GO1 recently closed a US$1 million investment round and hopes to expand across Australia and the US.
The startups had two and a half minutes on the demo day to convince the audience that they’re the next big thing.
“You have a short time to deliver the best pitch you can,” Barnes says.
“It’s one of the most pivotal and important two and a half minutes.”
As usual, there was a very wide range of ideas on display throughout the two days.
“There’s everything from a robot that makes sandwiches automatically for you through to another Aussie startup doing drones,” Barnes says.
That Aussie startup is Flirtey, a Sydney-based drone delivery service startup which recently conducted the first FAA-approved commercial drone deliveries in the US in partnership with NASA, with founder Matthew Sweeny doing the pitching at Mountain View.
The company also completed a successful trial with New Zealand’s national search and rescue service earlier this year, delivering medical supplies to treat a person who had been missing in a remote area.

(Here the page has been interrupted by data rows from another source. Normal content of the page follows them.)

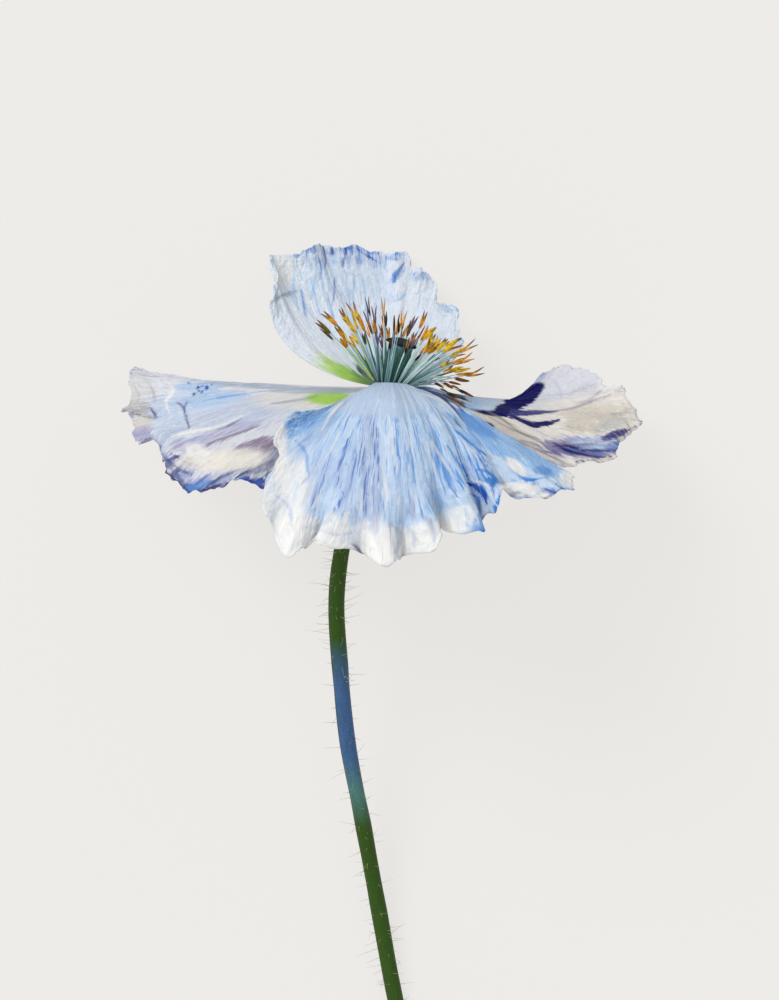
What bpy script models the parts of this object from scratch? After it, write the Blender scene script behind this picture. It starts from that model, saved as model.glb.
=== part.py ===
"""A cut poppy bloom on its stem, lying on a flat surface.

Every piece is modelled round the top of the receptacle, where the petals and stamens meet:
+Y runs from the stem towards the stamens, +X to the bloom's right and +Z away from the
surface it lies on. The whole bloom is then lifted by one empty, so that the surface is
z = 0 and the bloom's box is centred over the origin.
"""

import math
import random
from dataclasses import dataclass

import bmesh
import bpy
import numpy as np
from mathutils import Matrix, Vector

MM = 0.001

# Driving dimensions, in millimetres.
REST_HEIGHT = 27.0  # the receptacle's top stands this far above the surface
HEART_PLACE = (0.8, 0.0, 0.0)  # the receptacle's top, a little right of the petals' middle
PETAL_THICKNESS = 0.8
PETAL_SIDE_CELLS = 42  # cells from one side edge of a petal to the other
PETAL_LENGTH_CELLS = 12  # cells from a petal's claw to its rim
AXIS_LEAN_RIGHT = math.radians(16)  # the bloom's axis leans from +Y towards +X
AXIS_LEAN_UP = math.radians(7)  # and a little away from the surface

RECEPTACLE_RADIUS = 3.5
RECEPTACLE_HEIGHT = 3.2
STEM_RADIUS = 1.6
STEM_STEPS = 46
CAPSULE_RADIUS = 2.35
CAPSULE_HEIGHT = 9.4
CAPSULE_FOOT = 1.3
GAP = 0.3  # between pieces that touch


@dataclass(frozen=True)
class Petal:
    """A petal's side edges, rim and how it curves from its claw to the rim, in millimetres."""

    name: str
    colour: tuple
    claw: tuple  # the claw's two corners, first side edge then second
    rim: tuple  # points along the rim, from the first side edge to the second
    side_bow: tuple  # how each of x, y, z eases from claw to rim along the first side edge
    middle_bow: tuple  # the same down the middle of the petal
    far_bow: tuple  # the same along the second side edge
    sag: tuple  # how far y dips between claw and rim: first edge, middle, second edge
    waves: tuple  # ruffles along the rim: (count across the petal, height, phase)
    ruffle_start: float  # where, from claw 0 to rim 1, the ruffles begin


STEM_ROUTE = (
    (-0.2, -3.5, -0.4),
    (-3.2, -13.0, -1.0),
    (-6.4, -23.0, -1.7),
    (-8.5, -32.0, -2.6),
    (-9.5, -42.0, -4.8),
    (-8.9, -54.0, -9.0),
    (-7.4, -70.0, -14.5),
    (-4.3, -87.0, -19.8),
    (-1.1, -105.0, -23.9),
    (1.8, -121.0, -25.4),
    (5.6, -138.0, -25.4),
    (8.0, -149.0, -25.4),
)

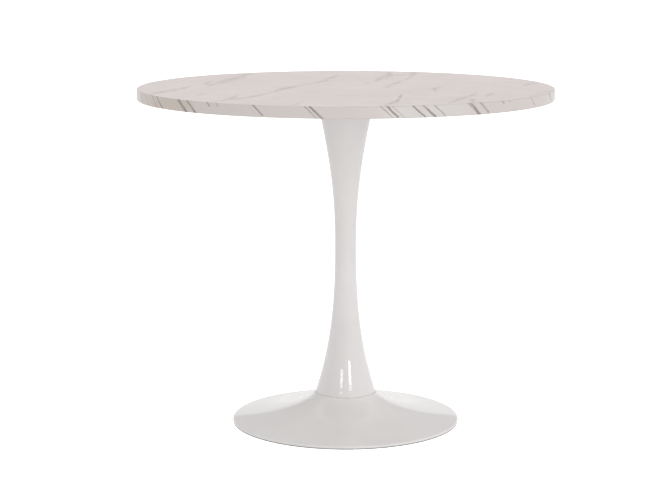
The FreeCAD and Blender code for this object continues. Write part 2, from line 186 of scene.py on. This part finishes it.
def makeOrangePeel():
    # the low swell that a thick sprayed or baked coat dries with, and fine grit
    number, vector = "NodeSocketFloat", "NodeSocketVector"
    group, given, made = startGroup(
        "orangePeel", [("Place", vector, None), ("Swell", number, 250.0), ("Grit", number, 0.15)],
        [("Height", number), ("Mottle", number)])
    swell = noiseNode(group, given["Place"], given["Swell"], 1.0, 0.4)[0]
    grit = noiseNode(group, given["Place"], mathNode(group, "MULTIPLY", given["Swell"], 7.0), 2.0)[0]
    height = mathNode(group, "ADD", swell, mathNode(group, "MULTIPLY", grit, given["Grit"]))
    group.links.new(height, made["Height"])
    mottle = noiseNode(group, given["Place"], mathNode(group, "MULTIPLY", given["Swell"], 0.04), 3.0)[0]
    group.links.new(mottle, made["Mottle"])
    return group


def makePressTexture():
    # the fine even grain that a press plate or a mould leaves
    number, vector = "NodeSocketFloat", "NodeSocketVector"
    group, given, made = startGroup(
        "pressTexture", [("Place", vector, None), ("Scale", number, 900.0), ("Gloss", number, 0.3)],
        [("Height", number), ("Roughness", number)])
    grain = noiseNode(group, given["Place"], given["Scale"], 2.0)[0]
    worn = noiseNode(group, given["Place"], mathNode(group, "MULTIPLY", given["Scale"], 0.02), 3.0)[0]
    group.links.new(grain, made["Height"])
    spread = mathNode(group, "ADD", rampNode(group, grain, 0.3, 0.7, 0.88, 1.04),
                      rampNode(group, worn, 0.3, 0.7, 0.0, 0.14))
    group.links.new(mathNode(group, "MULTIPLY", given["Gloss"], spread), made["Roughness"])
    return group


def makeTurned():
    # fine rings left by a lathe about the upright axis, and the blotches of plating or of handling
    number, vector = "NodeSocketFloat", "NodeSocketVector"
    group, given, made = startGroup(
        "turned", [("Place", vector, None), ("Rings", number, 3000.0), ("Blotches", number, 160.0)],
        [("Height", number), ("Blotch", number)])
    split = addNode(group, "ShaderNodeSeparateXYZ", {0: given["Place"]}).outputs
    flat = vectorNode(group, "MULTIPLY", given["Place"], (1, 1, 0))
    ringPlace = addNode(group, "ShaderNodeCombineXYZ",
                        {"X": vectorNode(group, "LENGTH", flat), "Y": 0.0, "Z": split["Z"]}).outputs[0]
    group.links.new(noiseNode(group, ringPlace, given["Rings"], 2.0)[0], made["Height"])
    cells = addNode(group, "ShaderNodeTexVoronoi", {"Vector": given["Place"], "Scale": given["Blotches"]})
    cloud = noiseNode(group, given["Place"], mathNode(group, "MULTIPLY", given["Blotches"], 0.6), 3.0)[0]
    spangle = rampNode(group, cells.outputs["Distance"], 0.0, 0.8, 0.0, 0.45)
    group.links.new(mathNode(group, "ADD", spangle, mathNode(group, "MULTIPLY", cloud, 0.6)), made["Blotch"])
    return group


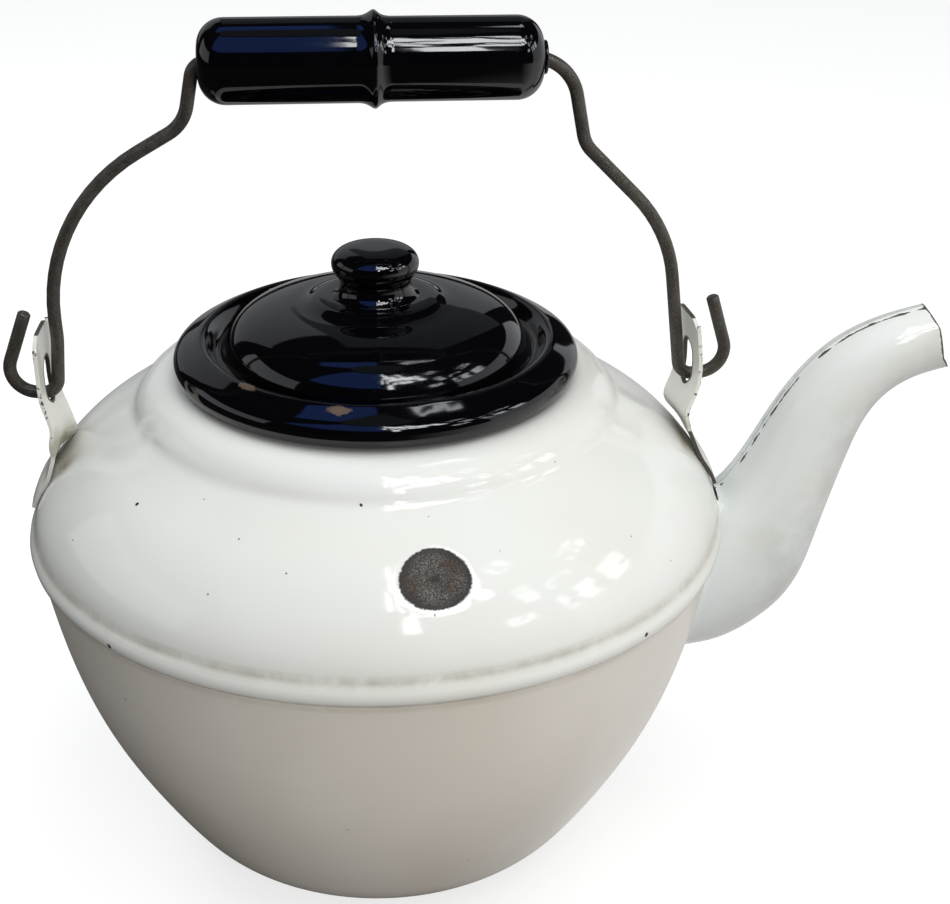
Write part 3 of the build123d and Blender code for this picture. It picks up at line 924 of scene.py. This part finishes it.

In contrast to previous years, these demo days featured a large amount of hardware-based startups. Out of the 50 presented on the first day, 20 were focused on hardware, including gadgets and robots.
Although the YC summer program is drawing to a close, it’s definitely not the end of these Australian startups’ relationship with the huge America seed fund.
“We’ll be part of that community forever,” Barnes says.